* Description of the task *
In the listing below, find the line that contains "revolve(axis=Axis((0, 0, SCREW_Z), (1, 0, 0)))" and the line that contains "before = set(bpy.data.objects)". Quote both and every line between them, exactly, and nothing more.

* Collected data *
::::::::::

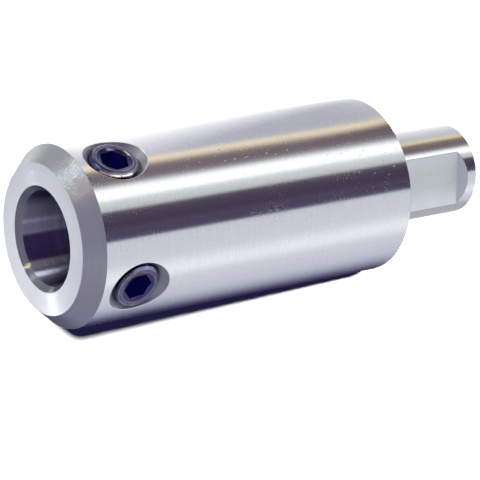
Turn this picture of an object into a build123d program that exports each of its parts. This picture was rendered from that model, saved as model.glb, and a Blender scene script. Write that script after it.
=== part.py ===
from build123d import *
import os
from math import sqrt, tan, radians

# ---------------------------------------------------------------------------
# Extension arbor for 19.05 mm (3/4 in) Weldon shank annular cutters.
# Stands on the end of its shank: +Z runs up the axis and out of the socket.
# The origin is the centre of the shank's end face. Millimetres.
# ---------------------------------------------------------------------------

# shank
SHANK_R = 9.525            # 3/4 in shank
SHANK_LEN = 25.4           # shoulder to end face
SHANK_CHAMFER = 0.5

# body
BODY_R = 18.4
BODY_LEN = 78.0
SHOULDER_CHAMFER = 0.3     # edge break at the shoulder
NOSE_CHAMFER_R = 3.2       # large chamfer round the socket end, radial
NOSE_CHAMFER_Z = 3.5       # and along the axis
TOTAL_LEN = SHANK_LEN + BODY_LEN

# socket for the cutter's shank
SOCKET_R = 9.54
SOCKET_DEPTH = 28.0
MOUTH_CHAMFER = 1.1

# hole that lets the pilot pin through the shank
PILOT_R = 4.0
PILOT_CHAMFER = 0.5

# clamping flat on the shank
FLAT_TURN = -64.0          # direction of its normal about Z, from +X
FLAT_H = 7.62              # from the axis to the flat
FLAT_Z0 = 4.2              # floor of the flat, nearest the shank's end
FLAT_Z1 = 20.2             # floor of the flat, nearest the shoulder
FLAT_RAMP = 1.5            # each end slopes out to the round shank over this length

# the half section is drawn here, from +X about Z, so that the seam of the
# revolved faces runs clear of the flat and of both screw holes
SECTION_TURN = -131.5

# tapped holes for the set screws, M10 x 1.5
SCREW_Z = TOTAL_LEN - 12.0
TAP_R = 5.0
SINK_R = 6.75              # 90 degree countersink at the body's surface
SINK_ANGLE = 90.0

# set screws, M10 x 8, flat point
THREAD_R = 4.95
SCREW_LEN = 8.0
SCREW_TOP = 17.9           # distance of the outer end from the arbor's axis
SCREW_TIP = SCREW_TOP - SCREW_LEN
CROWN_R = 4.45             # edge of the bevel round the outer end
POINT_R = 3.5              # flat point
HEX_AF = 5.3               # hexagon socket, across flats at its worn mouth
HEX_DEPTH = 4.0
HEX_MOUTH_R = 3.7          # shallow cone at the mouth of the hexagon: outer radius,
HEX_MOUTH_IN_R = 2.3       # inner radius, within the hexagon,
HEX_MOUTH_DEPTH = 0.5      # and depth
HEX_TURN_FRONT = 8.0       # turn of one corner from +Z, about the screw's axis
HEX_TURN_RIGHT = 8.0

os.makedirs("parts", exist_ok=True)

# ------------------------------------------------------------------ body ----
# One turned piece: shank, body, stepped hole down the middle.
socket_floor = TOTAL_LEN - SOCKET_DEPTH
section_plane = Plane(
    origin=(0, 0, 0),
    x_dir=Vector(1, 0, 0).rotate(Axis.Z, SECTION_TURN),
    z_dir=Vector(0, -1, 0).rotate(Axis.Z, SECTION_TURN),
)
with BuildPart() as arbor_body:
    with BuildSketch(section_plane) as half_section:
        with BuildLine() as outline:
            Polyline(
                (PILOT_R + PILOT_CHAMFER, 0),
                (SHANK_R - SHANK_CHAMFER, 0),
                (SHANK_R, SHANK_CHAMFER),
                (SHANK_R, SHANK_LEN),
                (BODY_R - SHOULDER_CHAMFER, SHANK_LEN),
                (BODY_R, SHANK_LEN + SHOULDER_CHAMFER),
                (BODY_R, TOTAL_LEN - NOSE_CHAMFER_Z),
                (BODY_R - NOSE_CHAMFER_R, TOTAL_LEN),
                (SOCKET_R + MOUTH_CHAMFER, TOTAL_LEN),
                (SOCKET_R, TOTAL_LEN - MOUTH_CHAMFER),
                (SOCKET_R, socket_floor),
                (PILOT_R + PILOT_CHAMFER, socket_floor),
                (PILOT_R, socket_floor - PILOT_CHAMFER),
                (PILOT_R, PILOT_CHAMFER),
                close=True,
            )
        make_face()
    revolve(axis=Axis.Z)

    # clamping flat, milled into one side of the shank with sloping ends
    flat_plane = Plane(
        origin=(0, 0, 0),
        x_dir=Vector(0, 0, 1),
        z_dir=Vector(0, 1, 0).rotate(Axis.Z, FLAT_TURN),
    )
    out = 4.0
    slope = FLAT_RAMP / (SHANK_R - FLAT_H)
    with BuildSketch(flat_plane) as flat_section:
        with BuildLine():
            Polyline(
                (FLAT_Z0, FLAT_H),
                (FLAT_Z1, FLAT_H),
                (FLAT_Z1 + slope * out, FLAT_H + out),
                (FLAT_Z0 - slope * out, FLAT_H + out),
                close=True,
            )
        make_face()
    extrude(amount=12, both=True, mode=Mode.SUBTRACT)

    # two tapped holes at right angles, countersunk, through to the socket
    with Locations(
        Plane(origin=(0, -BODY_R, SCREW_Z), x_dir=(0, 0, 1), z_dir=(0, -1, 0)),
        Plane(origin=(BODY_R, 0, SCREW_Z), x_dir=(0, 0, 1), z_dir=(1, 0, 0)),
    ):
        CounterSinkHole(
            radius=TAP_R,
            counter_sink_radius=SINK_R,
            counter_sink_angle=SINK_ANGLE,
            depth=BODY_R,
        )

# ------------------------------------------------------------ set screws ----
# Both are alike. Each is drawn as half a section through its own axis, turned,
# and then the hexagon socket and its drill point are cut into the outer end.
hex_corner_r = HEX_AF / sqrt(3)
drill_depth = HEX_AF / 2 * tan(radians(30))
front_axis = Plane(origin=(0, 0, SCREW_Z), x_dir=(0, 0, 1), z_dir=(0, -1, 0))
right_axis = Plane(origin=(0, 0, SCREW_Z), x_dir=(0, 0, 1), z_dir=(1, 0, 0))

with BuildPart() as front_set_screw:
    with BuildSketch(Plane(origin=(0, 0, SCREW_Z), x_dir=(1, 0, 0), z_dir=(0, 0, 1))):
        with BuildLine():
            Polyline(
                (0, -SCREW_TIP),
                (POINT_R, -SCREW_TIP),
                (THREAD_R, -(SCREW_TIP + THREAD_R - POINT_R)),
                (THREAD_R, -(SCREW_TOP - THREAD_R + CROWN_R)),
                (CROWN_R, -SCREW_TOP),
                (HEX_MOUTH_R, -SCREW_TOP),
                (HEX_MOUTH_IN_R, -(SCREW_TOP - HEX_MOUTH_DEPTH)),
                (0, -(SCREW_TOP - HEX_MOUTH_DEPTH)),
                close=True,
            )
        make_face()
    revolve(axis=Axis((0, 0, SCREW_Z), (0, -1, 0)))
    with BuildSketch(front_axis.offset(SCREW_TOP)):
        RegularPolygon(hex_corner_r, 6, rotation=HEX_TURN_FRONT)
    extrude(amount=-HEX_DEPTH, mode=Mode.SUBTRACT)
    with Locations(front_axis.offset(SCREW_TOP - HEX_DEPTH)):
        Cone(
            0,
            HEX_AF / 2,
            drill_depth,
            align=(Align.CENTER, Align.CENTER, Align.MAX),
            mode=Mode.SUBTRACT,
        )

with BuildPart() as right_set_screw:
    with BuildSketch(Plane(origin=(0, 0, SCREW_Z), x_dir=(1, 0, 0), z_dir=(0, 0, 1))):
        with BuildLine():
            Polyline(
                (SCREW_TIP, 0),
                (SCREW_TIP, POINT_R),
                (SCREW_TIP + THREAD_R - POINT_R, THREAD_R),
                (SCREW_TOP - THREAD_R + CROWN_R, THREAD_R),
                (SCREW_TOP, CROWN_R),
                (SCREW_TOP, HEX_MOUTH_R),
                (SCREW_TOP - HEX_MOUTH_DEPTH, HEX_MOUTH_IN_R),
                (SCREW_TOP - HEX_MOUTH_DEPTH, 0),
                close=True,
            )
        make_face()
    revolve(axis=Axis((0, 0, SCREW_Z), (1, 0, 0)))
    with BuildSketch(right_axis.offset(SCREW_TOP)):
        RegularPolygon(hex_corner_r, 6, rotation=HEX_TURN_RIGHT)
    extrude(amount=-HEX_DEPTH, mode=Mode.SUBTRACT)
    with Locations(right_axis.offset(SCREW_TOP - HEX_DEPTH)):
        Cone(
            0,
            HEX_AF / 2,
            drill_depth,
            align=(Align.CENTER, Align.CENTER, Align.MAX),
            mode=Mode.SUBTRACT,
        )

# --------------------------------------------------------------- export ----
arbor_body.part.label = "arbor_body"
front_set_screw.part.label = "front_set_screw"
right_set_screw.part.label = "right_set_screw"
export_step(arbor_body.part, "parts/arbor_body.step")
export_step(front_set_screw.part, "parts/front_set_screw.step")
export_step(right_set_screw.part, "parts/right_set_screw.step")
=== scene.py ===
from math import acos, asin, atan2, cos, pi, radians, sin, sqrt, tan

import bpy
import numpy as np
from mathutils import Matrix, Vector


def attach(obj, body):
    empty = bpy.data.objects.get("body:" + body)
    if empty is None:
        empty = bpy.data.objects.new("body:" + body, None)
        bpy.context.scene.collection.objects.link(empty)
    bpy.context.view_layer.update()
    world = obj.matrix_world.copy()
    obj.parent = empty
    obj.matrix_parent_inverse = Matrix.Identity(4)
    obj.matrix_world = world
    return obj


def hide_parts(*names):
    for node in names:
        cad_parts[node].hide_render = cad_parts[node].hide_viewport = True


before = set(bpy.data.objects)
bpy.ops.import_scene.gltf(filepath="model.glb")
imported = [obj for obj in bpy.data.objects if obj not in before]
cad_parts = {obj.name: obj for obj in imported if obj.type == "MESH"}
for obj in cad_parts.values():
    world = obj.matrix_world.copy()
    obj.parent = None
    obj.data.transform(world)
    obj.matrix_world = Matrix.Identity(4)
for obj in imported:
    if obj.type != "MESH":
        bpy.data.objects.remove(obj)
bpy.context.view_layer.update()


# ---------------------------------------------------------------------------
# The sizes of the construction, millimetres. +Z runs up the axis, out of the
# socket, and the shank stands on z = 0.
# ---------------------------------------------------------------------------
SHANK_R, SHANK_LEN, SHANK_CHAMFER = 9.525, 25.4, 0.5
BODY_R, TOTAL = 18.4, 103.4
SHOULDER_CHAMFER = 0.3
NOSE_R, NOSE_Z = 3.2, 3.5
SOCKET_R, SOCKET_FLOOR, MOUTH = 9.54, 75.4, 1.1
PILOT_R, PILOT_CHAMFER = 4.0, 0.5
FLAT_TURN, FLAT_H, FLAT_Z0, FLAT_Z1, FLAT_RAMP = -64.0, 7.62, 4.2, 20.2, 1.5
SCREW_Z, SINK_R, TAP_R = 91.4, 6.75, 5.0
SCREW_TOP, SCREW_LEN, THREAD_R, CROWN_R, POINT_R = 17.9, 8.0, 4.95, 4.45, 3.5
HEX_AF, HEX_DEPTH, HEX_MOUTH_R, HEX_TURN = 5.3, 4.0, 3.7, 8.0
MOUTH_IN_R, MOUTH_DEPTH = 2.3, 0.5  # the shallow cone at the hexagon's mouth
PITCH = 1.5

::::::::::

* The reply *
    revolve(axis=Axis((0, 0, SCREW_Z), (1, 0, 0)))
    with BuildSketch(right_axis.offset(SCREW_TOP)):
        RegularPolygon(hex_corner_r, 6, rotation=HEX_TURN_RIGHT)
    extrude(amount=-HEX_DEPTH, mode=Mode.SUBTRACT)
    with Locations(right_axis.offset(SCREW_TOP - HEX_DEPTH)):
        Cone(
            0,
            HEX_AF / 2,
            drill_depth,
            align=(Align.CENTER, Align.CENTER, Align.MAX),
            mode=Mode.SUBTRACT,
        )

# --------------------------------------------------------------- export ----
arbor_body.part.label = "arbor_body"
front_set_screw.part.label = "front_set_screw"
right_set_screw.part.label = "right_set_screw"
export_step(arbor_body.part, "parts/arbor_body.step")
export_step(front_set_screw.part, "parts/front_set_screw.step")
export_step(right_set_screw.part, "parts/right_set_screw.step")
=== scene.py ===
from math import acos, asin, atan2, cos, pi, radians, sin, sqrt, tan

import bpy
import numpy as np
from mathutils import Matrix, Vector


def attach(obj, body):
    empty = bpy.data.objects.get("body:" + body)
    if empty is None:
        empty = bpy.data.objects.new("body:" + body, None)
        bpy.context.scene.collection.objects.link(empty)
    bpy.context.view_layer.update()
    world = obj.matrix_world.copy()
    obj.parent = empty
    obj.matrix_parent_inverse = Matrix.Identity(4)
    obj.matrix_world = world
    return obj


def hide_parts(*names):
    for node in names:
        cad_parts[node].hide_render = cad_parts[node].hide_viewport = True


before = set(bpy.data.objects)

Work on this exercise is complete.